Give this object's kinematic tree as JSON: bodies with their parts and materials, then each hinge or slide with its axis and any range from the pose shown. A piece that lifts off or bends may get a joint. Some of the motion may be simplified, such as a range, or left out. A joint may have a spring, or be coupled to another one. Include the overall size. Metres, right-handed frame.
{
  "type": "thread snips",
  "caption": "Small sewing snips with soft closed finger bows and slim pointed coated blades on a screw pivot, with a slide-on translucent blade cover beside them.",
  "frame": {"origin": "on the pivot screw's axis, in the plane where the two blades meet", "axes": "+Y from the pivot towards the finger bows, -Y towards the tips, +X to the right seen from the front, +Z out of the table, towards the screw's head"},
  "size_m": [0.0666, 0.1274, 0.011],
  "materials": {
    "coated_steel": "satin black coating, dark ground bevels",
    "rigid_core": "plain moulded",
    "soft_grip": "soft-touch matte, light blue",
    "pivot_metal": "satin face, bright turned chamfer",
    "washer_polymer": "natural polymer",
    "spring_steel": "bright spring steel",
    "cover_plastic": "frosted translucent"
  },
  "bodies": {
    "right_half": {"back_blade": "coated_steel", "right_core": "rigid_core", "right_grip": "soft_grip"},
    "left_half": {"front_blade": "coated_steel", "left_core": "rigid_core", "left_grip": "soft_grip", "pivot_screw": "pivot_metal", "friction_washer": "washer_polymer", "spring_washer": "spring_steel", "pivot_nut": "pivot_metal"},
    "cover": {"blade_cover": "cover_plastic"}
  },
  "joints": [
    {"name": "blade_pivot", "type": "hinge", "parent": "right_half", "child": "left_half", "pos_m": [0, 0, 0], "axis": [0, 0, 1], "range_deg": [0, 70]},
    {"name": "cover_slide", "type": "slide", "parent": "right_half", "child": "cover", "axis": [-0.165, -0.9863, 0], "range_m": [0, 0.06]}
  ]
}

_What to produce_
Give the listing above again, word for word.

_Expected answer_
Give this object's kinematic tree as JSON: bodies with their parts and materials, then each hinge or slide with its axis and any range from the pose shown. A piece that lifts off or bends may get a joint. Some of the motion may be simplified, such as a range, or left out. A joint may have a spring, or be coupled to another one. Include the overall size. Metres, right-handed frame.
{
  "type": "thread snips",
  "caption": "Small sewing snips with soft closed finger bows and slim pointed coated blades on a screw pivot, with a slide-on translucent blade cover beside them.",
  "frame": {"origin": "on the pivot screw's axis, in the plane where the two blades meet", "axes": "+Y from the pivot towards the finger bows, -Y towards the tips, +X to the right seen from the front, +Z out of the table, towards the screw's head"},
  "size_m": [0.0666, 0.1274, 0.011],
  "materials": {
    "coated_steel": "satin black coating, dark ground bevels",
    "rigid_core": "plain moulded",
    "soft_grip": "soft-touch matte, light blue",
    "pivot_metal": "satin face, bright turned chamfer",
    "washer_polymer": "natural polymer",
    "spring_steel": "bright spring steel",
    "cover_plastic": "frosted translucent"
  },
  "bodies": {
    "right_half": {"back_blade": "coated_steel", "right_core": "rigid_core", "right_grip": "soft_grip"},
    "left_half": {"front_blade": "coated_steel", "left_core": "rigid_core", "left_grip": "soft_grip", "pivot_screw": "pivot_metal", "friction_washer": "washer_polymer", "spring_washer": "spring_steel", "pivot_nut": "pivot_metal"},
    "cover": {"blade_cover": "cover_plastic"}
  },
  "joints": [
    {"name": "blade_pivot", "type": "hinge", "parent": "right_half", "child": "left_half", "pos_m": [0, 0, 0], "axis": [0, 0, 1], "range_deg": [0, 70]},
    {"name": "cover_slide", "type": "slide", "parent": "right_half", "child": "cover", "axis": [-0.165, -0.9863, 0], "range_m": [0, 0.06]}
  ]
}